Todas esas cosas y otras más personales las he ido rumiando durante años ante el maravilloso lienzo de Millais, a veces soportando los codazos impacientes de otros visitantes, mientras me iba enamorando de su linda Ofelia, sumergida en una pena que de tan grande casi me ahogaba a mí. La gota que desbordó mi corazón fue leer la triste y dramática biografía de la "supermodelo" del cuadro (Lizzie Tiddal, de Lucinda Hawksley, 2004). Lizzie Tiddal (1829-1862) fue muy desgraciada. Empezando porque era pobre y así como pelirroja, cosa mal vista entre los victorianos. Un día (de invierno) que Millais la pintaba como Ofelia, sumergida en una bañera, se apagó el sistema de calefacción previsto para mantener el agua caliente y la modelo, tope profesional, permaneció sin moverse hasta quedar helada. No es raro que tenga en el cuadro esa expresión. La factura del médico ascendió a 50 libras y Lizzie arrastró mala salud desde aquel episodio. Su vida (marcada por el agua, el elemento triste, ligado a las ensoñaciones de la desdicha y la muerte, como observa Bachelard) acabó en tragedia. No por gripe, sino por desamor, de manera escalofriantemente similar a la de la misma Ofelia de Shakespeare. La modelo, a la que se la rifaban los prerrafaelitas, tuvo una larga y difícil relación con el guapo Dante Gabriel Rossetti (que acabó desposándola en 1860). El artista la trató siempre con posesiva crueldad y desprecio, lo que contribuyó a la adicción de ella al láudano. A los 32 años, se mató por sobredosis. Rossetti, que entretanto se encontraba en los brazos de Fanny Cornforth (sic), se lo tomó muy a pecho unos días y hasta depositó su cuaderno de poemas en la tumba de Lizzie. Todo un gesto. Unos años después exhumó el cadáver para recuperar sus versos.
El caso es que mi relación con la flotante Ofelia de Millais, de fluvial cabellera, ha llegado a su fin. De ahí que fuera a despedirme a la Tate. No es que me enorgullezca de dejarla, pero me tranquilizan un poco los precedentes de Hamlet y Rossetti. No iba yo a ser mejor que ellos. En todo caso, la aventura continúa: me he enamorado de otra. Creo tener algún atenuante en el hecho de que se trata del mismo personaje.
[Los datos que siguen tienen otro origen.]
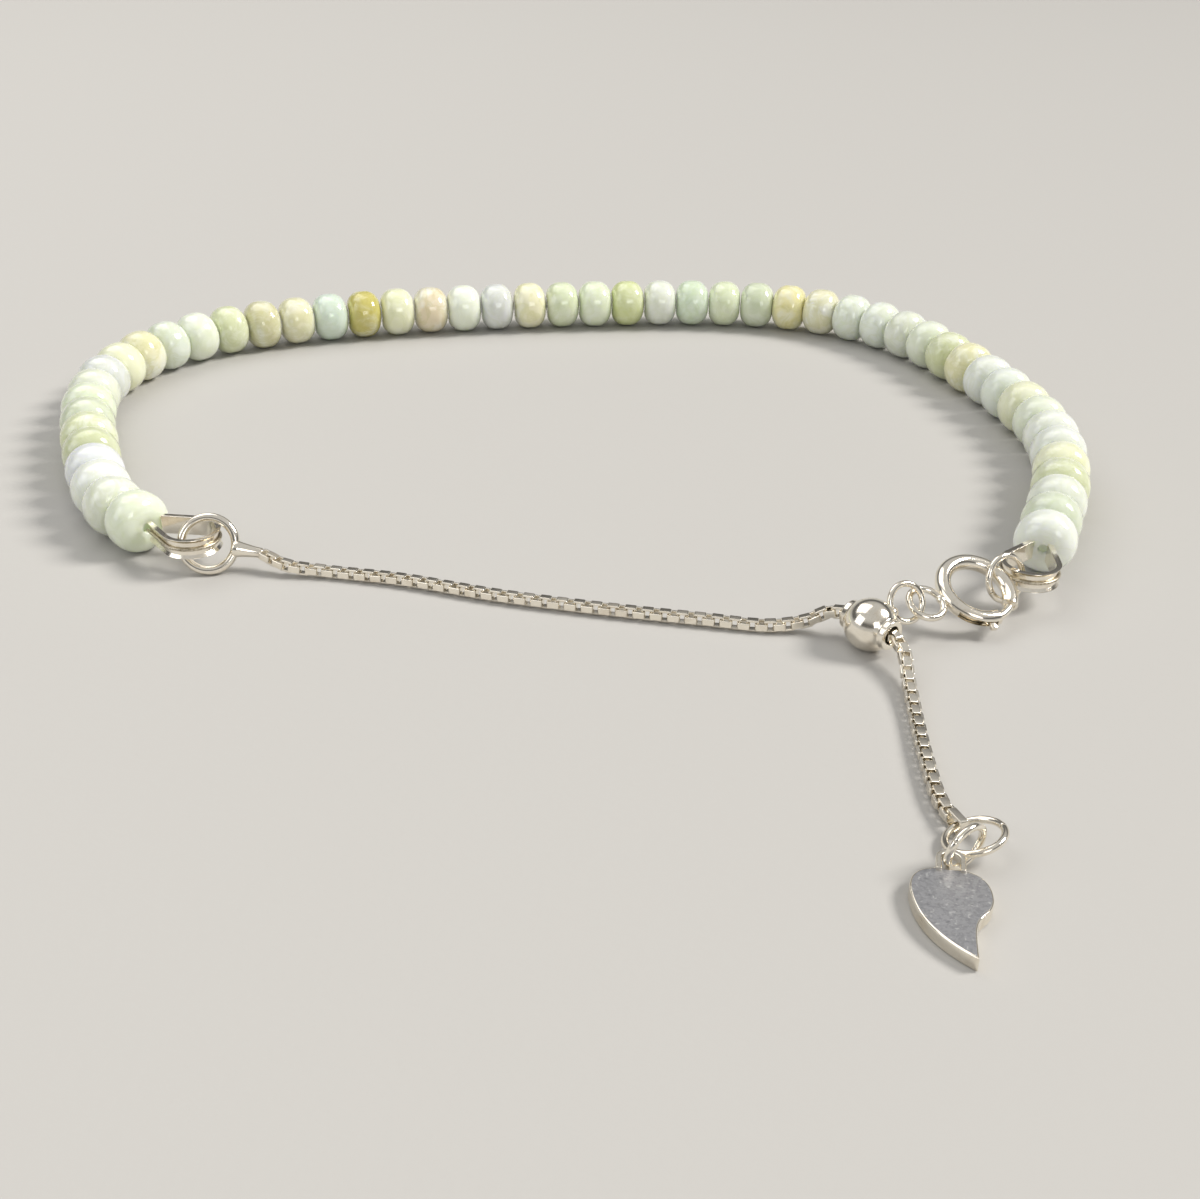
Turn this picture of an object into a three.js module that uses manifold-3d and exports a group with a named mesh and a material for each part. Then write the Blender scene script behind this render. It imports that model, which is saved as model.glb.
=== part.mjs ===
// Beaded bracelet: fifty polished stone beads on a thread, closed by a silver box chain that runs
// through a slider ball, a spring-ring clasp and two thread guards, with a leaf tag on the chain's end.
// Millimetres, +Z up. The bracelet lies on the plane z = 0, with the clasp and the chain towards -Y.
import * as THREE from 'three';
import Module from 'manifold-3d';
import { mergeVertices } from 'three/addons/utils/BufferGeometryUtils.js';

const wasm = await Module();
wasm.setup();

// --- Driving sizes --------------------------------------------------------------------------------

const BEAD = {
  count: 50,
  radius: 2.125,
  halfThickness: 1.5,
  faceRadius: 0.85, // the flat round each drilled end
  shoulderRadius: 1.8,
  shoulderHeight: 1.05, // from the bead's middle
  sides: 10,
};
const THREAD = { radius: 0.3, gap: 0.12 };
const BEAD_HEIGHT = BEAD.radius; // the beads' centres, which rest on the floor

const LINK = { pitch: 0.55, length: 0.82, height: 0.8, width: 0.45, strip: 0.15 };
const END_LINK = { length: 1.35, height: 1 }; // holds the tail ring
const LINK_PLAY = 0.07; // between the soldered first link and the next
const CHAIN_HEIGHT = LINK.height / 2 + 0.07;

const GUARD = {
  length: 5, // from the bead to the far end
  bendRadius: 1.7, // to the middle of the band
  legSpread: 0.55, // half the distance between the legs at the bead
  width: 1.3,
  innerFace: -0.13, // the band's faces, measured from its middle
  channelFloor: 0.07,
  rimTop: 0.27,
  rimWidth: 0.22,
  steps: 14,
};
const GUARD_GAP = 0.26; // from the bead's drilled end to the guard's legs

const WIRE_SIDES = 6;
const RING_STEPS = 16;
const END_RING = { radius: 1.75, wire: 0.3 };
const NECK = { heading: -12, reach: 3.55, thickRadius: 0.62, thinRadius: 0.34, sides: 8 };
const SLIDER = { radius: 1.65, bore: 0.6, collarRadius: 0.95, collarReach: 1.72, sides: 12 };
const SLIDER_RING = { radius: 1.18, wire: 0.2 };
const [TUBE_SIDES, BOLT_SIDES] = [10, 8];
const CLASP = {
  radius: 2.25, // to the middle of the tube
  tube: 0.5,
  bore: 0.34,
  bolt: 0.27,
  steps: 18,
  gapFrom: -88, // degrees round the ring, from the side that faces away from the small ring
  gapTo: -48,
  boltTravel: 40,
  boltHold: 24, // degrees of bolt that stay in the tube when it is shut
  tipClearance: 2.5, // degrees
  lever: { offset: 14, width: 0.34, length: 0.45, slotWidth: 0.46, reach: 0.85 },
};
const CLASP_RING = { radius: 1.13, wire: 0.225 };
const JUMP_RING = { radius: 1.45, wire: 0.21 };
const TAIL_RING = { radius: 1.5, wire: 0.2 };
const TAG_RING = { radius: 1.22, wire: 0.2 };
const TAG = {
  thickness: 0.8, turn: -9,
  eye: { outer: 0.72, inner: 0.45, reach: 0.6, sunk: 0.25, bottom: 0.52, top: 1 },
};

// --- Where things lie, seen from above ------------------------------------------------------------

// Points along the bead centres, from the left end round the back to the right end.
const STRING_ROUTE = [
  [-28.2, -5.5], [-30.3, -3.4], [-32.2, -0.3], [-35, 6.5], [-37.5, 14.5],
  [-38, 21], [-36, 27.5], [-31.5, 32.8],
  [-25, 36.4], [-17, 39.2], [-7, 41.5], [4, 43.2], [13, 43.9], [20.5, 43], [26.6, 40], [31, 35],
  [33.9, 28.8], [36.2, 22], [37.6, 15], [37.4, 9], [36, 3], [32.8, -5.6],
];

// Points along the chain with their heights: from the tapered end, through the slider, to the tag.
// Its first point is the end of the tapered neck.
const CHAIN_ROUTE = [
  [-17.6, -8.8, 0.75], [-15, -9, CHAIN_HEIGHT], [-10, -9.9, CHAIN_HEIGHT],
  [-3.5, -11.8, CHAIN_HEIGHT], [3, -13.2, CHAIN_HEIGHT], [9.5, -14.3, CHAIN_HEIGHT],
  [13.6, -14.9, CHAIN_HEIGHT], [15.8, -14.8, 0.8], [17.2, -14.7, 1.4], [18.4, -15.3, 1.65],
  [19.5, -16.6, 1.65], [20.6, -17.9, 1.65], [21.1, -19.2, 1.35], [21.1, -21.2, 0.75],
  [21, -24, CHAIN_HEIGHT], [20.8, -29, CHAIN_HEIGHT], [20.9, -33, CHAIN_HEIGHT],
  [21.6, -35.4, END_LINK.height / 2 + 0.06],
];
const SLIDER_CENTRE = new THREE.Vector3(19.5, -16.6, SLIDER.radius);
const SLIDER_AXIS = new THREE.Vector3(1.1, -1.3, 0).normalize();

const END_RING_CENTRE = new THREE.Vector3(-22.8, -8.1, 1.85);
const END_RING_NORMAL = new THREE.Vector3(0.1, -0.86, 0.5).normalize();
const LEFT_GUARD_HEADING = -28; // degrees from +X, from the bead outwards
const RIGHT_GUARD_HEADING = -116;

const SLIDER_RING_CENTRE = new THREE.Vector3(21.85, -15, 2.35);
const SLIDER_RING_NORMAL = new THREE.Vector3(0.38, -0.78, 0.49).normalize();
const CLASP_CENTRE = new THREE.Vector3(26.7, -12.7, 2.1);
const CLASP_HEADING = new THREE.Vector3(0.88, 0.475, 0).normalize(); // away from the small ring
const CLASP_TILT = 25; // degrees, its near side down
const JUMP_RING_CENTRE = new THREE.Vector3(28.85, -11.2, 2.2);
const JUMP_RING_NORMAL = new THREE.Vector3(0.5, -0.81, 0.31).normalize();

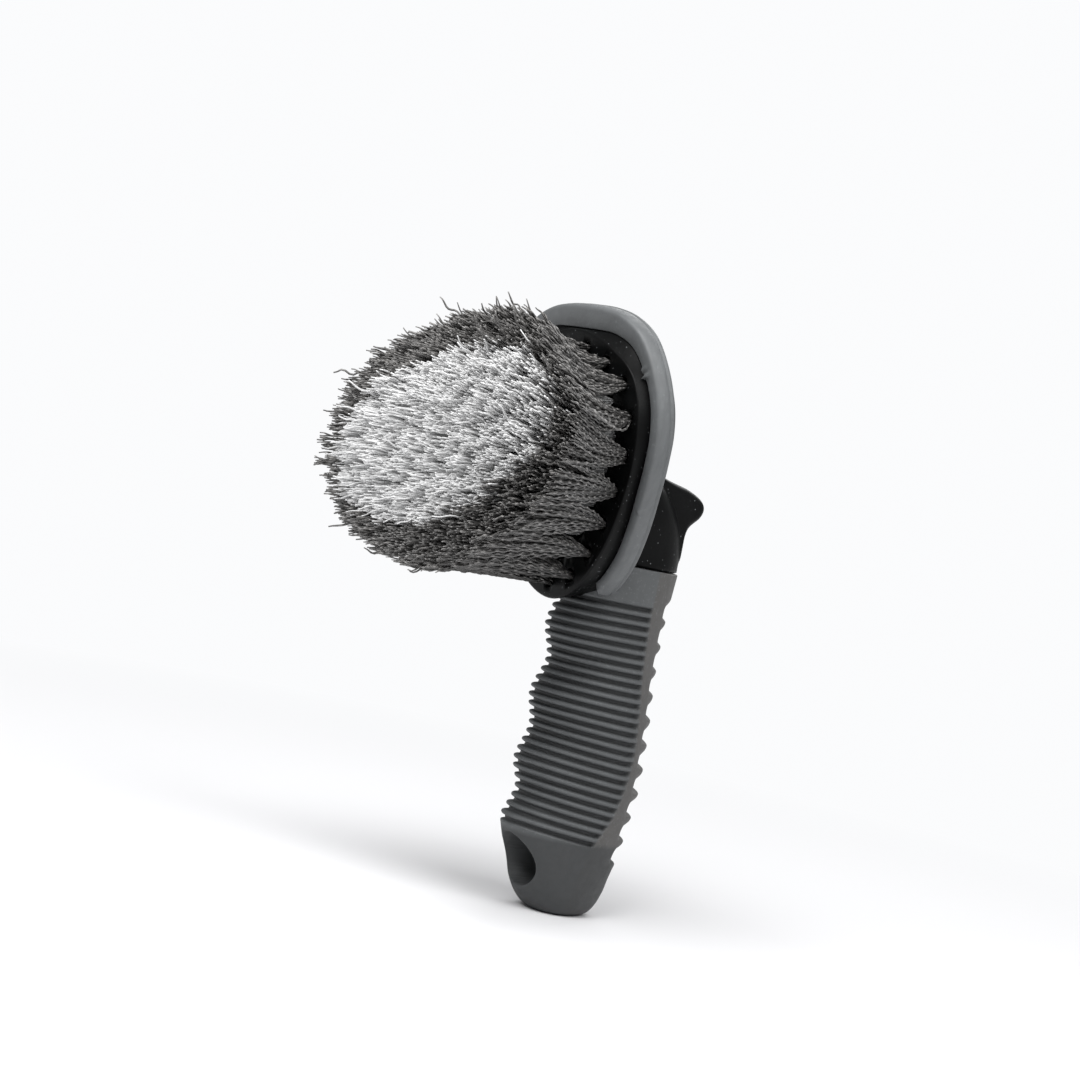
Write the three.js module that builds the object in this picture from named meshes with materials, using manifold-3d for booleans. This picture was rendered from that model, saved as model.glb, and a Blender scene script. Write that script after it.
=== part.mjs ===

En efecto, mi nuevo amor es la Ophelia (1889) de J. W. Waterhouse, más moderna (no en balde la pintó el post-prerrafaelita) y extraordinariamente más alegre: el cuadro la muestra viva, aún lejos del agua, en una sensual posición de abandono acostada en un prado y hermosísima bajo el vuelo de dos golondrinas. Hay que ver lo que da de sí el arte. "Ninfa, acuérdate de mis pecados en tus oraciones".